How is Betterment helping me navigate the current environment?

Through our investment selection framework, we select ETFs that meet certain requirements such as liquidity. These ETFs invest in the underlying holdings of the indices that they track. A majority of index providers have already made the decision to remove Russian securities from their indices, deeming them uninvestable. ETF providers will likely follow suit to remove the allocations of their funds to Russia and exit positions when possible. No action is required by Betterment or our clients.

Portfolios may drift due to market fluctuations. Our automated rebalances will therefore realign portfolios back to their target weights by buying underweight positions and selling the overweight ones (buying low, selling high), an important strategy in volatile markets. Our auto-adjust feature creates a glidepath to automatically de-risk your portfolio exposure over time. As you get closer to that major purchase or retirement, you have less exposure to more volatile investments like stocks and more in relatively safer investments like bonds.

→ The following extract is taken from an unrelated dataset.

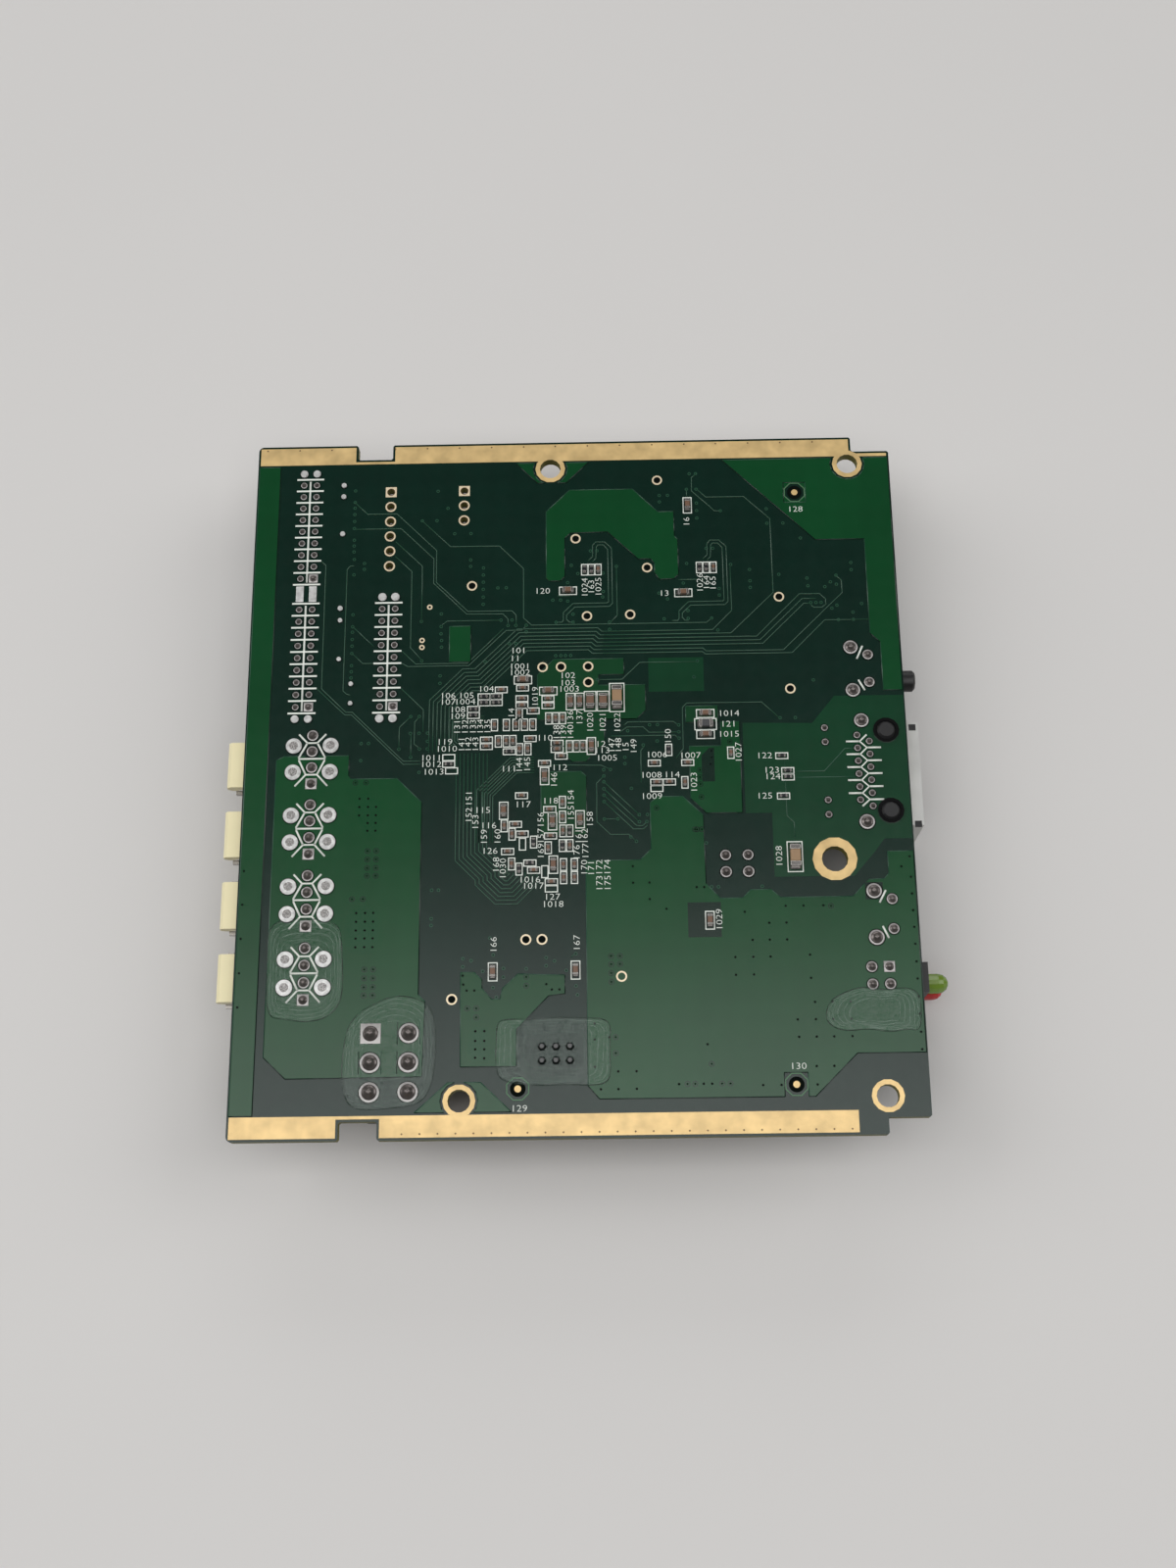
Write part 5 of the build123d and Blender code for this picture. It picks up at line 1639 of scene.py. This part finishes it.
@dataclass
class GluePatches(Dressing):
    """Clear glue brushed over soldered pins: a thin rippled film with a raised rim."""

    thickness: float = 0.03
    rim: float = 0.08
    ripple_bead: float = 0.06
    ripples: Sequence[float] = (0.93, 0.86, 0.77, 0.66, 0.54)
    flatness: float = 0.35
    wander: float = 0.02
    wander_step: float = 5.3
    wander_turn: float = 9.0
    outlines: dict[str, Line] = field(
        default_factory=lambda: {
            "power_header_glue": (
                (20.6, 19.2), (23.4, 20.4), (26.8, 19.9), (29.0, 18.2), (29.5, 13.6), (29.2, 8.3),
                (27.7, 4.7), (22.4, 4.1), (18.0, 4.0), (16.5, 5.7), (16.0, 9.5), (16.3, 13.8), (17.0, 16.4),
                (18.6, 18.1),
            ),
            "fan_header_glue": (
                (4.9, 17.4), (7.6, 17.1), (10.5, 16.6), (13.5, 17.1), (15.4, 19.0), (15.9, 21.4),
                (15.6, 26.9), (15.2, 31.4), (9.0, 32.0), (4.5, 31.2), (4.8, 24.9),
            ),
            "lamp_glue": (
                (86.0, 18.7), (85.2, 16.4), (86.2, 14.9), (88.5, 14.3), (91.3, 14.7), (94.5, 14.1),
                (97.0, 14.6), (98.7, 14.2), (99.1, 17.4), (98.8, 19.9), (96.8, 20.6), (94.0, 20.1),
                (90.7, 20.8), (87.9, 19.8),
            ),
            "signal_header_glue": (
                (38.2, 16.0), (39.0, 16.7), (43.0, 16.6), (47.3, 16.9), (51.2, 16.7), (53.6, 16.6),
                (54.6, 15.5), (54.3, 12.0), (54.5, 8.3), (53.4, 7.2), (51.2, 7.1), (47.3, 7.3), (44.4, 7.1),
                (38.7, 7.7), (38.0, 10.1), (38.1, 13.7),
            ),
        }
    )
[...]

Other strategies include tax loss harvesting and tax-coordination.

What should I do as an investor?

In periods of heightened volatility, do not react to short-term volatility especially with uncertain geopolitical events. The last thing you’d want to do is sell-off in a panic, lock in losses, and miss the opportunity of a market recovery.

This is not the first time we’ve experienced volatility or a crisis, and it certainly will not be the last. We all remember the pandemic, financial crisis, and tech bubble, just to name a few. Market crises, however, have often been followed by double-digit returns a year later. In the onset of the pandemic, markets declined more than 30% only to recover more than 77% a year later. Instead of attempting to time the market, continue to invest regularly to have a dollar cost average experience. Increase your time in the market, investing through the ups and downs.

Betterment’s platform is built with a focus on the long-term. Remember that investing is a marathon, not a sprint. It’s crucial in these moments to practice good financial habits and stay the course amidst uncertainty.